Au fond d’elle, Catherine rêve d’une vie de famille et tente donc d’étouffer cette injonction morale qui lui enjoint de devenir religieuse. Elle continue son chemin et fait quatre ans de médecine, avant, finalement, d’être rattrapée par son éducation et la culpabilité. “En 1975, j’avais 22 ans et demi. Je suis rentrée dans un monastère cloîtré, j’en suis sortie 40 ans plus tard”, à plus de 60 ans.

Comme elle l’explique, sa décision pourrait notamment s’expliquer par la pression exercée par ses parents mais aussi par un traumatisme subi lors de son enfance. “À six ans, j’ai subi des attouchements de la part d’un adolescent. Et lorsqu’à 20 ans, un garçon a voulu m’embrasser, je me suis complètement bloquée et je suis partie en courant”, d’où peut-être l’envie d’entrer “dans un lieu de sécurité” et de suivre les ordres.

VIDÉO - Catherine Draveil, ancienne religieuse : “Dans ma tête, si je sortais, je prenais le chemin de l’enfer”

Seulement voilà : la jeune fille, qui porte le nom de Maria Pia, est loin de savoir ce qui l’attend. ”Je pensais entrer au couvent pour apprendre à vivre, j’y ai appris à mourir”, déplore-t-elle tout en expliquant ne pas en avoir pris conscience à ses débuts dans l’abbaye. “La première année, je suis absolument choyée.

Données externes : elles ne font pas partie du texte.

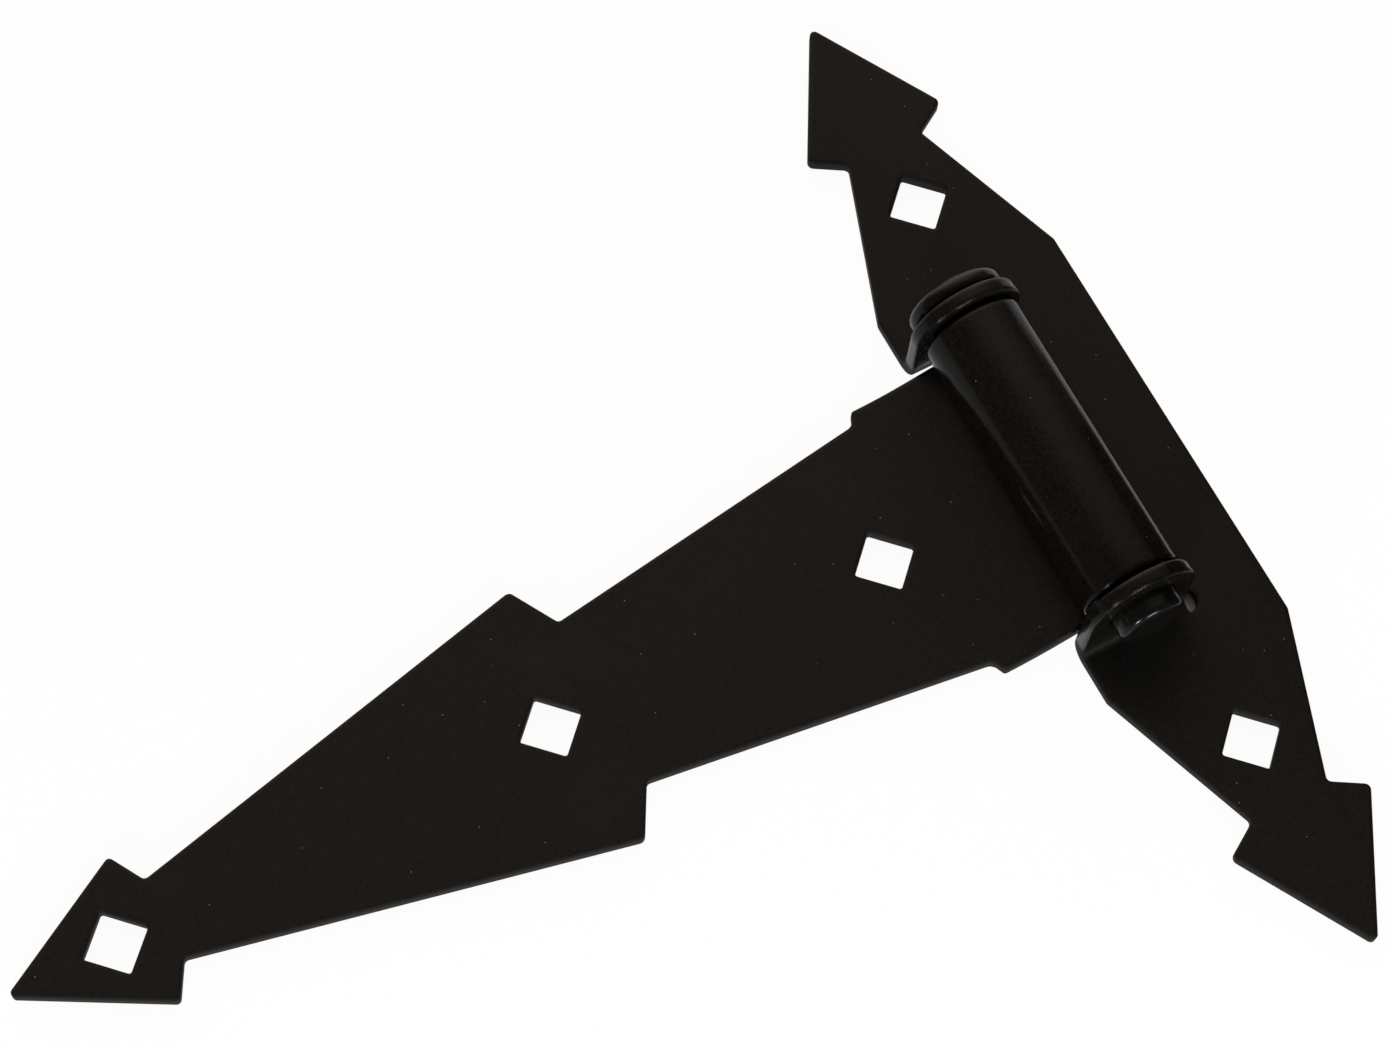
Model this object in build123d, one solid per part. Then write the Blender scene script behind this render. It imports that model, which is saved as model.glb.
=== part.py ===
from build123d import *
import os
from math import acos, cos, degrees, radians, sin

# A heavy tee hinge for gates and shed doors, cut and folded from steel sheet.
#
# The long strap ends in a rolled barrel. The short cross plate has two ears folded up
# from it, one at each end of the barrel, and one headed pin runs through all three.
# Both leaves have the same cut outline: a taper, a pair of barbs and an arrow tip.
#
# Frame: the origin lies on the back of the hinge, straight under the middle of the pin.
# +X runs from the strap's tip towards the cross plate, +Y along the pin towards its
# head, and +Z out of the face. Both leaves lie with their backs at z = 0.

# Sheet, shared by both leaves
sheet = 2.8
edge_round = 0.45        # softened edge of the cut sheet, under its coat
bolt_square = 8.7        # side of a square hole, for the neck of a 5/16 in carriage bolt
hole_corner = 0.5

# Pin
pin_radius = 6.35        # half-inch bar
ear_clearance = 0.08     # on the radius: the pin is held close in both ears
bore_clearance = 0.33    # on the radius: the barrel turns freely
axis_height = 14.5       # middle of the pin above the back of the leaves
head_radius = 9.3
head_thickness = 3.5
head_round = 1.6         # rim of the head, on the outside
head_under_round = 1.4   # rim of the head, towards the ear
head_root_round = 0.2    # inner corner where the shank meets the head
head_gap = 0.3           # between the head and the ear that it sits on
tail_length = 4.0        # what stands out past the other ear
tail_round = 1.2

# Strap
barrel_length = 56.0
seam_gap = 0.3           # between the end of the roll and the strap's own face
ramp_angle = 14.5        # slope of the strap where it climbs to the barrel
ramp_bend = 50.0         # radius of the easy bend at the foot of that slope
strap_reach = 203.2      # pin to tip, 8 in
shoulder_x = 23.9        # end of the full width, from the pin
shoulder_run = 1.1       # how far the step down to the neck leans along the strap
neck_half_width = 25.5
strap_notch_x = 89.6     # from the pin
strap_notch_half_width = 16.6
strap_barb_step = 5.2    # from that notch to its barb, along the strap
strap_barb_half_width = 25.7
tip_notch_depth = 29.3   # back from the strap's tip
tip_notch_half_width = 7.8
tip_barb_depth = 25.5    # back from the strap's tip
tip_barb_half_width = 14.4
root_hole_x = 32.7       # from the pin
middle_hole_step = 5.0   # from the barb to the hole beside it
tip_hole_depth = 20.2    # back from the strap's tip

# Cross plate
plate_axis_x = 8.0       # the plate's own middle line, off the pin's line
plate_half_width = 18.7
plate_reach = 100.8      # middle to either tip
shoulder_margin = 8.2    # full width goes on this far past the fold of each ear
plate_notch_depth = 28.9     # back from either tip
plate_notch_half_width = 7.7
plate_barb_depth = 24.9      # back from either tip
plate_barb_half_width = 14.3
plate_hole_depth = 41.6      # back from either tip
ear_gap = 1.0            # between an end of the barrel and the ear beside it
fold_radius = 1.2        # inside radius where an ear is folded up
web_clearance = 2.5      # between the barrel's side and the edge of the cut-out
relief_radius = 2.7      # round nick beside each fold, so that the sheet folds without tearing
relief_overrun = 0.8     # how far that nick runs past the fold

# Corner radii of the cut outlines
corner_round = 1.2
inner_corner_round = 1.0
step_corner_round = 0.7  # outer corner of the small step beside the barrel
neck_corner_round = 2.0  # inner corner of that step
shoulder_round = 2.0
point_round = 0.9

# Worked out from the sizes above
ear_bore_radius = pin_radius + ear_clearance
bore_radius = pin_radius + bore_clearance
barrel_radius = bore_radius + sheet
barrel_half = barrel_length / 2
ear_inner_y = barrel_half + ear_gap
ear_outer_y = ear_inner_y + sheet
fold_line_y = ear_outer_y + fold_radius
strap_barb_x = strap_notch_x + strap_barb_step
tip_notch_x = strap_reach - tip_notch_depth
tip_barb_x = strap_reach - tip_barb_depth
tip_hole_x = strap_reach - tip_hole_depth
strap_holes_x = (root_hole_x, strap_barb_x + middle_hole_step, tip_hole_x)
plate_shoulder_y = fold_line_y + shoulder_margin
plate_notch_y = plate_reach - plate_notch_depth
plate_barb_y = plate_reach - plate_barb_depth
plate_hole_y = plate_reach - plate_hole_depth
ear_half_width = plate_half_width - plate_axis_x    # the ears end flush with the plate's edge
cutout_x = barrel_radius + web_clearance
rim_round = min(edge_round, sheet / 3)
beyond = 2 * (strap_reach + plate_reach)            # past every end, for cuts that run out
tangent_limit = 20                                  # degrees: faces that meet flatter are smooth


def sharp_edges(solid):
    """The edges of a solid at which two faces meet at a clear angle."""
    beside = {}
    for face in solid.faces():
        for edge in face.edges():
            beside.setdefault(hash(edge), (edge, []))[1].append(face)
    sharp = []
    for edge, faces in beside.values():
        if len(faces) == 2:
            first, second = [face.normal_at(edge @ 0.5) for face in faces]
            if first.get_angle(second) > tangent_limit:
                sharp.append(edge)
    return sharp


def square_hole(x, y):
    """A square hole stood on its corner, cut through the whole sheet."""
    side = bolt_square
    corner = min(hole_corner, side / 4)
    outline = Pos(x, y) * Rot(0, 0, 45) * RectangleRounded(side, side, corner)
    return extrude(outline, amount=sheet + axis_height, both=True)


def outline_face(half_points, radii):
    """The face inside an outline that is the same on both sides of the X axis.

    half_points run along +Y side, from one end to the point on the axis.
    """
    other_half = [(x, -y) for x, y in reversed(half_points[:-1])]
    other_radii = list(reversed(radii[:-1]))
    wire = FilletPolyline(*half_points, *other_half, radius=[*radii, *other_radii], close=True)
    return make_face(wire.edges())


def strap_outline():
    past_barrel = 2 * barrel_radius
    points = [
        (past_barrel, barrel_half),
        (-shoulder_x, barrel_half),
        (-shoulder_x - shoulder_run, neck_half_width),
        (-strap_notch_x, strap_notch_half_width),
        (-strap_barb_x, strap_barb_half_width),
        (-tip_notch_x, tip_notch_half_width),
        (-tip_barb_x, tip_barb_half_width),
        (-strap_reach, 0),
    ]
    radii = [
        corner_round,
        step_corner_round,
        neck_corner_round,
        inner_corner_round,
        corner_round,
        inner_corner_round,
        point_round,
        point_round,
    ]
    return outline_face(points, radii)


def rolled_section():
    """Side view of the strap: flat, up an easy slope, then round the pin and back.

    The underside of the flat turns into the outside of the barrel. The slope's foot is
    placed so that the straight part runs on into the barrel without a kink.
    """
    slope = radians(ramp_angle)
    rise = axis_height - ramp_bend * (1 - cos(slope))
    bend_end = -(rise * cos(slope) - barrel_radius) / sin(slope)
    bend_start = bend_end - ramp_bend * sin(slope)
    start = degrees(slope) - 90
    # the roll stops where its outer corner would meet the strap's face
    wrap_stop = degrees(acos((bore_radius - seam_gap) / barrel_radius))
    turn = 360 - wrap_stop
    centre = (0, axis_height)

    def leaf_side(offset):
        """One face of the strip, offset from its underside, up to the barrel."""
        bend_radius = ramp_bend - offset
        flat = Line((-beyond, offset), (bend_start, offset))
        bend = CenterArc((bend_start, ramp_bend), bend_radius, -90, ramp_angle)
        roll = CenterArc(centre, barrel_radius - offset, start, turn)
        climb = Line(bend @ 1, roll @ 0)
        return flat, bend, climb, roll

    underside = leaf_side(0)
    face = leaf_side(sheet)
    far_end = Line(underside[0] @ 0, face[0] @ 0)
    lip = Line(underside[-1] @ 1, face[-1] @ 1)
    edges = Curve() + [*underside, *face, far_end, lip]
    return make_face(Plane.XZ * edges)


def make_strap():
    strip = extrude(rolled_section(), amount=barrel_half + sheet, both=True)
    cutter = extrude(strap_outline(), amount=axis_height + 2 * barrel_radius, both=True)
    strap = strip & cutter
    for x in strap_holes_x:
        strap -= square_hole(-x, 0)
    return fillet(sharp_edges(strap), rim_round)


def plate_outline():
    half = [
        (plate_half_width, plate_shoulder_y),
        (plate_notch_half_width, plate_notch_y),
        (plate_barb_half_width, plate_barb_y),
        (0, plate_reach),
    ]
    radii = [shoulder_round, inner_corner_round, corner_round, point_round]
    left_up = [(-x, y) for x, y in reversed(half[:-1])]
    upper = half + left_up
    upper_radii = radii + list(reversed(radii[:-1]))
    lower = [(-x, -y) for x, y in upper]
    wire = FilletPolyline(*upper, *lower, radius=upper_radii + upper_radii, close=True)
    return Pos(plate_axis_x, 0) * make_face(wire.edges())


def relief(side):
    """Half-round nick beside the fold, on the side of the web."""
    middle_y = fold_line_y + relief_overrun - relief_radius
    middle = Pos(ear_half_width, side * middle_y)
    beside_ear = Pos(relief_radius, 0) * Rectangle(2 * relief_radius, 3 * relief_radius)
    return middle * (Circle(relief_radius) & beside_ear)


def flat_plate():
    """The cut sheet before the ears are folded, without the ears themselves."""
    left = -beyond
    width = cutout_x - left
    cutout = Pos(left + width / 2, 0) * Rectangle(width, 2 * fold_line_y)
    outline = plate_outline() - cutout - relief(1) - relief(-1)
    blank = extrude(outline, amount=sheet)
    for side in (1, -1):
        blank -= square_hole(plate_axis_x, side * plate_hole_y)
    return blank


def fold():
    """The quarter turn between the plate and its upright ear, on the +Y side."""
    outer = fold_radius + sheet
    ring = Circle(outer) - Circle(fold_radius)
    quarter = ring & Pos(-outer / 2, -outer / 2) * Rectangle(outer, outer)
    section = Plane.YZ * Pos(fold_line_y, outer) * quarter
    return extrude(section, amount=ear_half_width, both=True)


def upright_ear():
    """The flat part of an ear, round at the top about the pin, on the +Y side."""
    foot = fold_radius + sheet
    post = Pos(0, (foot + axis_height) / 2) * Rectangle(2 * ear_half_width, axis_height - foot)
    tab = post + Pos(0, axis_height) * Circle(ear_half_width)
    tab -= Pos(0, foot - ear_half_width) * Rectangle(3 * ear_half_width, 2 * ear_half_width)
    tab -= Pos(0, axis_height) * Circle(ear_bore_radius)
    # this plane's normal is -Y, so the ear grows outwards with a negative amount
    return extrude(Plane.XZ.offset(-ear_inner_y) * tab, amount=-sheet)


def make_cross_plate():
    ear = fold() + upright_ear()
    plate = flat_plate() + ear + mirror(ear, about=Plane.XZ)
    return fillet(sharp_edges(plate), rim_round)


def make_pin():
    """Headed pin along Y, turned in one piece, with a plain rounded end."""
    head_y = ear_outer_y + head_gap
    top_y = head_y + head_thickness
    end_y = -ear_outer_y - tail_length
    points = [
        (0, end_y),
        (pin_radius, end_y),
        (pin_radius, head_y),
        (head_radius, head_y),
        (head_radius, top_y),
        (0, top_y),
    ]
    rounds = [tail_round, head_root_round, head_under_round, head_round]
    side = FilletPolyline(*points, radius=rounds)
    core = Line(points[-1], points[0])
    profile = make_face(Curve() + [side, core])
    return Pos(0, 0, axis_height) * revolve(profile, Axis.Y)


parts = {
    "strap_leaf": make_strap(),
    "cross_plate": make_cross_plate(),
    "hinge_pin": make_pin(),
}

os.makedirs("parts", exist_ok=True)
for name, shape in parts.items():
    export_step(shape, f"parts/{name}.step")
    print(name, "volume", round(shape.volume, 1), "mm3")
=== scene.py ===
# %% [markdown]
# # A tee hinge, dressed for its picture
#
# The solids of the hinge come in ready made: a long strap that ends in a rolled barrel,
# a cross plate with two folded ears, and the headed pin that holds them together.
# This lesson gives them their looks: the satin black powder coat, the dust and faint
# marks of handling, a white table, and the lamps and camera of a catalogue picture.
#
# Lengths are in metres. The back of the hinge lies at height 0, +X points from the
# strap's tip to the cross plate, and +Y runs along the pin towards its head.

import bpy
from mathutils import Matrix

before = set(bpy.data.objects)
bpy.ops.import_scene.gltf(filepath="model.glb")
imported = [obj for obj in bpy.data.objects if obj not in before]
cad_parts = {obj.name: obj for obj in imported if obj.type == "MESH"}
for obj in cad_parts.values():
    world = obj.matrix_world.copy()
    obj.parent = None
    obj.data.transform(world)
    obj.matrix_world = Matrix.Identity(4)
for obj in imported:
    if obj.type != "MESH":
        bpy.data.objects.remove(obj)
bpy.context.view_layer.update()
print("solids:", sorted(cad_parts))

# %% [markdown]
# ## The three pieces
#
# The real hinge is two pieces of sheet steel and one pin, and their shapes are complete
# as they come. They could be modelled again here, but then they might not fit each other
# any more. So each piece keeps its mesh and its place, and only gets a finish.

# %% The three pieces
from math import acos, cos, degrees, radians, sin

import bpy
from mathutils import Matrix, Vector

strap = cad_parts["strap_leaf"]
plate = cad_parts["cross_plate"]
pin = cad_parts["hinge_pin"]
for piece in (strap, plate, pin):
    print(piece.name, "has", len(piece.data.polygons), "faces")

# %% [markdown]
# ## Camera
#
# The picture was taken from high above the strap's near side with a long lens, and the
# camera was turned a few degrees about its own line of sight. A camera could be placed
# by its own position and three angles, but it is easier to find from the point that it
# looks at: the direction back to the camera is given by an azimuth and an elevation, and
# the roll turns the two picture axes about that line.

# %% Camera
look_at = Vector((-0.058499, 0.022330, 0.0))
distance = 0.646466
azimuth, elevation, roll = radians(-33.510), radians(68.046), radians(5.530)

back = Vector((sin(azimuth) * cos(elevation), -cos(azimuth) * cos(elevation), sin(elevation)))
level = Vector((cos(azimuth), sin(azimuth), 0.0))
upward = back.cross(level)
right = cos(roll) * level + sin(roll) * upward
top = -sin(roll) * level + cos(roll) * upward

lens = bpy.data.cameras.new("long_lens")
lens.sensor_width = 36.0
lens.lens = 93.01
lens.clip_start = 0.02
lens.clip_end = 60.0
camera = bpy.data.objects.new("camera", lens)
turn = Matrix((right, top, back)).transposed().to_4x4()
camera.matrix_world = Matrix.Translation(look_at + distance * back) @ turn
bpy.context.scene.collection.objects.link(camera)
bpy.context.scene.camera = camera
print("camera stands", round(camera.location.z, 3), "m above the table")

# %% [markdown]
# ## Helpers for nodes
#
# A material is a small network. It could be wired by hand, a line for each link, but a
# few helpers keep it readable: one adds a node and sets its values, one feeds a socket
# with a value or with another node's output, and four make the nodes that come up most
# often. Those work out a number, mix two colours or numbers, mix two shaders, and map
# one range of values onto another.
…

On m’écoute, on me fait beaucoup parler”. Malgré tout, la jeune femme pleure tous les jours, un signe évident de son mal être. “Aujourd’hui, si une mère supérieure voyait une personne pleurer comme je le faisais, elle me conseillerait vivement de finir mes études et de revenir plus tard si j’en avais eu l’envie”. Mais à son grand désarroi, Catherine tombe sur une supérieure “manipulatrice et paranoïaque”.

“Pour elle, plus j'étais malheureuse, plus je faisais un grand sacrifice et plus j’allais sauver d’âmes”. Il ne fallait donc, en aucun cas, remettre en question le choix d’avoir donné sa vie à Dieu, le choix d’avoir choisi cette vocation, “la plus belle au monde”. Comme elle explique, cette femme-là exerce une forte pression sur elle et entreprend des actions qu’aucune autre, de son grade, ne se permettrait. “La deuxième année, j'ai eu des éclairs de lucidité et j’ai donc commencé à lui faire des réflexions”. Deux choix s’offrent donc à elle. Rester ou partir comme le lui suggère sa mère supérieure, à la porte de clôture. C’est là où elle se rend compte de son “terrible conditionnement”. “Je vais changer, gardez-moi, je vous en supplie”, lui implore-t-elle. “Dans ma tête, si je sortais, je prenais le chemin de l’enfer”.

VIDÉO - Catherine Draveil, ancienne religieuse : “Je ressentais une certaine angoisse à l’idée de revenir dans cette prison”

Mais après 38 ans de stricte obéissance, Catherine prend conscience de sa condition et décide enfin de dire non. “J’ai mis deux ans avant que l’idée de quitter la vie religieuse puisse m’atteindre”. La sexagénaire ressent de la colère et une certaine angoisse à l’idée de rester encore dans cette “prison”. Des sentiments qu’elle a besoin d’exprimer. C’est finalement grâce aux mots d’un jésuite et à un passage chez le père Abbé de la communauté de son frère qu’elle décide de sauter le pas et de quitter la vie monastique. Dès lors, Catherine se libère complètement de toute sa culpabilité et reprend en main sa vie. “Je suis repassée par toutes les étapes. La petite fille, l’adolescente qui fait n’importe quoi ou encore la jeune femme de 20 ans”. Un changement de vie qui lui permet de se découvrir, de se réapproprier ses désirs et son propre corps.

Depuis, elle vit intensément et croque la vie à pleines dents bien que les premiers temps aient été difficiles. Lâchée dans le grand bain, elle a éprouvé de grandes difficultés à prendre des décisions seule, de là à ne même pas pouvoir choisir un plat dans un restaurant. Mais Catherine n'a aujourd'hui aucune regret. Comme elle le dit, elle est passée "de l'existence à la vie". Elle s’est mariée à l’âge de 70 ans, saute en parachute, fait du parapente, du rafting ou encore du trekking, des activités à sensations fortes qui la font se sentir en vie.